**Material for this task:**
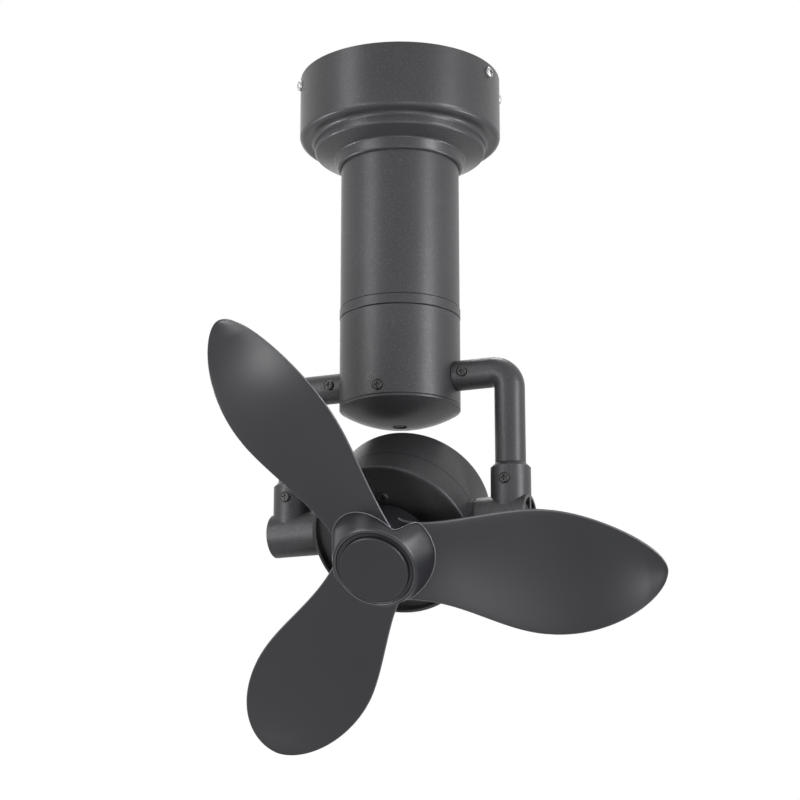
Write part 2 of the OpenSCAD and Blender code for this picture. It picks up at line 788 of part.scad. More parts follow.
module orbit_gearbox() color(plain_steel) rotate([0, 0, pinion_turn]) translate([gear_centre, 0, plate_top])
    difference() {
        union() {
            cylinder(d = gearbox_d, h = gearbox_h);
            translate([0, 0, -drive_plate_t]) cylinder(d = gearbox_nose_d, h = drive_plate_t + eps);
        }
        translate([0, 0, -drive_plate_t - eps])
            cylinder(d = pinion_shaft_d + 2 * shaft_play, h = drive_plate_t + pinion_shaft_in);
    }

module orbit_motor() color(dark_steel) rotate([0, 0, pinion_turn])
    translate([gear_centre, 0, plate_top + gearbox_h]) difference() {
        union() {
            cylinder(d = gearbox_d - 1, h = orbit_motor_h);
            cylinder(d = gearbox_d * 0.4, h = orbit_motor_h + 2);
        }
        around(2) translate([gearbox_d * 0.35, 0, orbit_motor_h - 1]) cylinder(d = 2, h = 2);
    }

// Cast block fixed in the foot of the tube, with three posts for the drive plate
module bearing_housing() color(aluminium) difference() {
    union() {
        translate([0, 0, ring_top]) cylinder(r = tube_ri - seat_gap, h = housing_block_top - ring_top);
        for (a = post_angles) rotate([0, 0, a]) translate([post_circle, 0, housing_block_top - eps])
            cylinder(r = post_r, h = plate_z - housing_block_top + eps);
    }
    translate([0, 0, ring_top - eps])
        cylinder(d = spindle_bearing_d - 2 * bearing_shoulder, h = housing_block_top - ring_top + 2 * eps);
    translate([0, 0, ring_top - eps])
        cylinder(d = spindle_bearing_d, h = bearing_in_bottom + spindle_bearing_w + eps);
    translate([0, 0, lower_bearing_z - circlip_t])
        cylinder(d = spindle_bearing_d + 2 * circlip_bite, h = circlip_t);
    translate([0, 0, upper_bearing_z]) cylinder(d = spindle_bearing_d, h = spindle_bearing_w + 1);
    for (a = post_angles) rotate([0, 0, a]) translate([post_circle, 0, plate_z - post_screw_in])
        cylinder(d = screw_d, h = post_screw_in + eps);
    around(ring_screw_count, pinion_turn) translate([ring_screw_circle, 0, ring_top - eps])
        cylinder(d = screw_d, h = ring_screw_l);
}

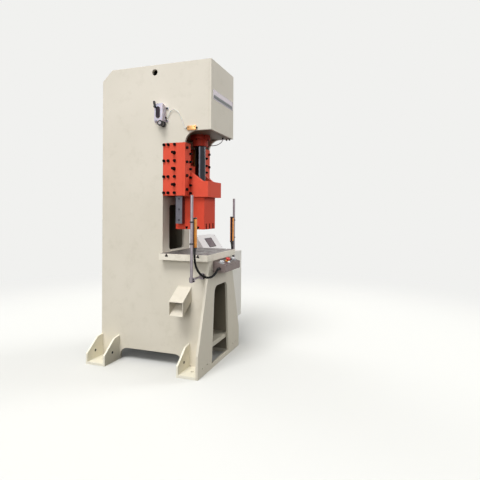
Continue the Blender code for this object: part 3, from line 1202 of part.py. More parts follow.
def make_lubrication():
    """A hand lubricator on the side plate, piped to a distributor over the throat."""
    plate_x = -OUTER_HALF - GAP
    front_y, rear_y = LUBE_Y, LUBE_Y + LUBE_WIDTH
    low_z, high_z = LUBE_Z, LUBE_Z + LUBE_HEIGHT
    body = block("lubricator_body", (plate_x - LUBE_DEPTH, front_y, low_z),
                 (plate_x, rear_y, high_z), LILAC)
    ear = block("lubricator_ear", (plate_x - LUBE_PLATE, front_y - LUBE_EAR, low_z - LUBE_EAR),
                (plate_x, rear_y + LUBE_EAR, high_z + LUBE_EAR))
    barrel_y = front_y + LUBE_BARREL_RADIUS - BOLT_SEAT
    barrel = turned("pump_barrel", rod_profile(LUBE_BARREL_RADIUS, 0, LUBE_DEPTH + LUBE_BARREL_OUT),
                    16, None, (plate_x, barrel_y, LUBE_BARREL_Z), (-1, 0, 0))
    outlet = turned("outlet", rod_profile(OIL_UNION_RADIUS, -BOLT_SEAT, OIL_UNION_LENGTH), 6, None,
                    (plate_x - OIL_LINE_OUT, front_y, OIL_OUTLET_Z), (0, -1, 0))
    weld(body, ear, barrel, outlet)
    face_x = plate_x - LUBE_DEPTH
    hub_place = (face_x, LEVER_Y, LEVER_Z)
    hub = turned("lubricator_lever", rod_profile(LEVER_WIDTH * 0.6, GAP, LEVER_WIDTH), 12,
                 BLACK, hub_place, (-1, 0, 0))
    arm = block("lever_arm", (face_x - LEVER_WIDTH + BOLT_SEAT / 2, LEVER_Y - LEVER_WIDTH / 2, LEVER_Z),
                (face_x - BOLT_SEAT, LEVER_Y + LEVER_WIDTH / 2, LEVER_Z + LEVER_LENGTH))
    weld(hub, arm)
    set_pivot(hub, hub_place)
    make_distributor(plate_x, front_y)


def make_distributor(plate_x, pump_y):
    front_y, rear_y = DISTRIBUTOR_Y, DISTRIBUTOR_Y + DISTRIBUTOR_LENGTH
    low_z, high_z = DISTRIBUTOR_Z, DISTRIBUTOR_Z + DISTRIBUTOR_HEIGHT
    middle_x = plate_x - OIL_LINE_OUT
    inlet_z = (low_z + high_z) / 2
    block_piece = block("oil_distributor", (plate_x - DISTRIBUTOR_DEPTH, front_y, low_z),
                        (plate_x, rear_y, high_z), BRASS)
    stub = rod_profile(OIL_UNION_RADIUS, -BOLT_SEAT, OIL_UNION_LENGTH)
    unions = [turned("union", stub, 6, None, (middle_x, rear_y, inlet_z), (0, 1, 0)),
              turned("union", stub, 6, None, (middle_x, front_y, inlet_z), (0, -1, 0))]
    for share in (0.25, 0.75):
        y = front_y + share * (rear_y - front_y)
        unions.append(turned("union", stub, 6, None, (middle_x, y, high_z), (0, 0, 1)))
    weld(block_piece, *unions)
    start = pump_y - OIL_UNION_LENGTH - GAP
    end = rear_y + OIL_UNION_LENGTH + GAP
    stub_y = OIL_LINE_RADIUS
    bends = [(end + share * (start - end), HEAD_BOTTOM_Z + up) for share, up in OIL_LINE_BENDS]
    route = [(start, OIL_OUTLET_Z), (start - stub_y, OIL_OUTLET_Z), *bends,
             (end + stub_y, inlet_z), (end, inlet_z)]
    tube("oil_line", [smooth_path([(middle_x, y, z) for y, z in route], 4)], OIL_LINE_RADIUS, 2,
         PAINT_WHITE)


def stand_on_origin():
    """Hang every piece on one empty that puts the middle of the footprint at the origin."""
    left = -(POST_X + COLLAR_RADIUS)
    right = CABINET_OUTER_X + LATCH_OUT
    front = BOX_FRONT_Y
    rear = REAR_Y + GAP + COVER_THICKNESS
    pieces = list(bpy.data.objects)
    root = bpy.data.objects.new("machine", None)
    bpy.context.scene.collection.objects.link(root)
    for piece in pieces:
        piece.parent = root
    root.location = (-(left + right) / 2, -(front + rear) / 2, 0)


def main():
    clear_scene()
    make_side_plates()
    make_head()
    make_throat_back()
    make_rear()
    make_front_leg()
    make_feet()
    make_table()
    make_chute()
    make_guides()
    make_ram()
    make_cylinder()
    make_hydraulics()
    make_guard_side()
    make_control_box()
    make_cabinet()
    make_console()
    make_lubrication()
    stand_on_origin()


main()
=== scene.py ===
# %% [markdown]
# # A C-frame hydraulic press
# A thirty-tonne press is one tall welded column with a deep throat cut out of its front.
# A cylinder in the head drives a red ram down between two guides onto a table,
# and a light curtain on each side of the table stops it when a hand comes near.
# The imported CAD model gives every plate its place, so this file only dresses it:
# it finishes each surface, rounds the edges and models the small pieces.

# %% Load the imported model
import math

import bmesh
import bpy
from mathutils import Matrix, Vector


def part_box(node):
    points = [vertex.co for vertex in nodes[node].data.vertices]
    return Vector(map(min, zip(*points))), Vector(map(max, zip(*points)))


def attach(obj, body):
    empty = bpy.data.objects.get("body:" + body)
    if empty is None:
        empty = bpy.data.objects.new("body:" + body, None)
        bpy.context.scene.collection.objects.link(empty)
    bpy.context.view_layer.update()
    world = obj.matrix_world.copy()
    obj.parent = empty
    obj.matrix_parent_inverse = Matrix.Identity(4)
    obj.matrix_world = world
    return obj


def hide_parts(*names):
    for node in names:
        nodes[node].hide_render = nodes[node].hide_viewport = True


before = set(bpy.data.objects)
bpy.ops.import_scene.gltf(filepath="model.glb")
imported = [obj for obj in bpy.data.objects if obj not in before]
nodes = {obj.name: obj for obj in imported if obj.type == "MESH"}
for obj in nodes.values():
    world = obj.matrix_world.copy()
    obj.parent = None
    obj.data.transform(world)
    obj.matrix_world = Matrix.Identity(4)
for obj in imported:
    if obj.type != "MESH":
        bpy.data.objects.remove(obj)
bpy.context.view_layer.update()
rod_low, rod_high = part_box("piston_rod")
AXIS = Vector(((rod_low.x + rod_high.x) / 2, (rod_low.y + rod_high.y) / 2, 0))
print(f"{len(nodes)} CAD nodes, cylinder axis at {AXIS.x:.4f}, {AXIS.y:.4f}")

# %% [markdown]
# ## Measuring from the cylinder
# A press is set out from the centre line of its cylinder, and its drawings give left and right
# from there. So every place in this file is written as x, y, z in metres from that line and the
# floor, and one helper turns it into the model's own frame. The sizes of small pieces are in
# millimetres, as on their drawings.

# %% Places and sides
MM = 0.001
SIDES = (("left", -1), ("right", 1))
UP, ORIGIN = Vector((0, 0, 1)), Vector((0, 0, 0))


def at(x, y, z):
    """A place measured from the cylinder's axis and the floor, in metres."""
    return Vector((AXIS.x + x, AXIS.y + y, z))


def mm(x, y, z):
    """A step in millimetres, as metres."""
    return Vector((x, y, z)) * MM


def low_high(node):
    """The corners of a CAD node, measured from the cylinder's axis."""
    low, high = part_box(node)
    return low - AXIS, high - AXIS


table_low, table_high = low_high("table")
head_low, head_high = low_high("head_front_plate")
print(f"table top {table_high.z:.3f} m, head from {head_low.z:.3f} to {head_high.z:.3f} m")

# %% [markdown]
# ## The camera
# It stands at eye height a little to the left of the machine, where the photograph was taken,
# and looks level. A level camera keeps the column's upright edges upright, and a small vertical
# shift frames the whole height, as a shift lens does. Tilting the camera up would frame it too,
# but would make the column narrow towards its top.

# %% Camera
CAMERA_PLACE = Vector((-3.49625, -1.81075, 1.28))
CAMERA_LENS = 31.613
CAMERA_SHIFT = -0.0573
HEADING, PITCH, ROLL = (math.radians(angle) for angle in (19.4296, -0.1786, 0.3428))
QUARTER_TURN = math.radians(90)


def show(name, data):
    """Put new data into the scene as an object."""
    made = bpy.data.objects.new(name, data)
    bpy.context.scene.collection.objects.link(made)
    return made


camera = show("camera", bpy.data.cameras.new("camera"))
camera.data.lens = CAMERA_LENS
camera.data.shift_y = CAMERA_SHIFT
camera.matrix_world = (Matrix.Translation(CAMERA_PLACE)
                       @ Matrix.Rotation(HEADING - QUARTER_TURN, 4, "Z")
                       @ Matrix.Rotation(QUARTER_TURN + PITCH, 4, "X")
                       @ Matrix.Rotation(ROLL, 4, "Z"))
bpy.context.scene.camera = camera
print(f"camera {(CAMERA_PLACE - AXIS).length:.2f} m from the cylinder's foot")

# %% [markdown]
# ## The curtain leads
# Each light curtain is fed by an 18 mm sheathed cable that leaves a gland under it, hangs in one
# free loop past the corner of the table and goes up into the side of the control box. It is held
# only at its two glands, so it sags between them. Its points were chosen for that hang,
# and a smooth curve runs through them. The first and last stretches are straight, as a cable
# leaves its gland. A curve's box grows by the radius of its points, so the points carry the
# cable's radius and the bevel only multiplies it by one.

# %% Curtain leads
LEAD_RADIUS = 9 * MM
LEAD_STEPS = 4
LEAD_POINTS = ((0.410, -0.145, 0.9667), (0.410, -0.145, 0.9547), (0.410, -0.150, 0.884),
               (0.404, -0.167, 0.829), (0.388, -0.192, 0.789), (0.355, -0.226, 0.765),
               (0.308, -0.248, 0.766), (0.264, -0.257, 0.785), (0.234, -0.2595, 0.804),
               (0.2113, -0.260, 0.814), (0.1993, -0.260, 0.814))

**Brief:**
From the records above, give again exactly the lines running from the line with "make_table()" to the line with "from mathutils import Matrix, Vector", inclusive.

**Worked answer:**
    make_table()
    make_chute()
    make_guides()
    make_ram()
    make_cylinder()
    make_hydraulics()
    make_guard_side()
    make_control_box()
    make_cabinet()
    make_console()
    make_lubrication()
    stand_on_origin()


main()
=== scene.py ===
# %% [markdown]
# # A C-frame hydraulic press
# A thirty-tonne press is one tall welded column with a deep throat cut out of its front.
# A cylinder in the head drives a red ram down between two guides onto a table,
# and a light curtain on each side of the table stops it when a hand comes near.
# The imported CAD model gives every plate its place, so this file only dresses it:
# it finishes each surface, rounds the edges and models the small pieces.

# %% Load the imported model
import math

import bmesh
import bpy
from mathutils import Matrix, Vector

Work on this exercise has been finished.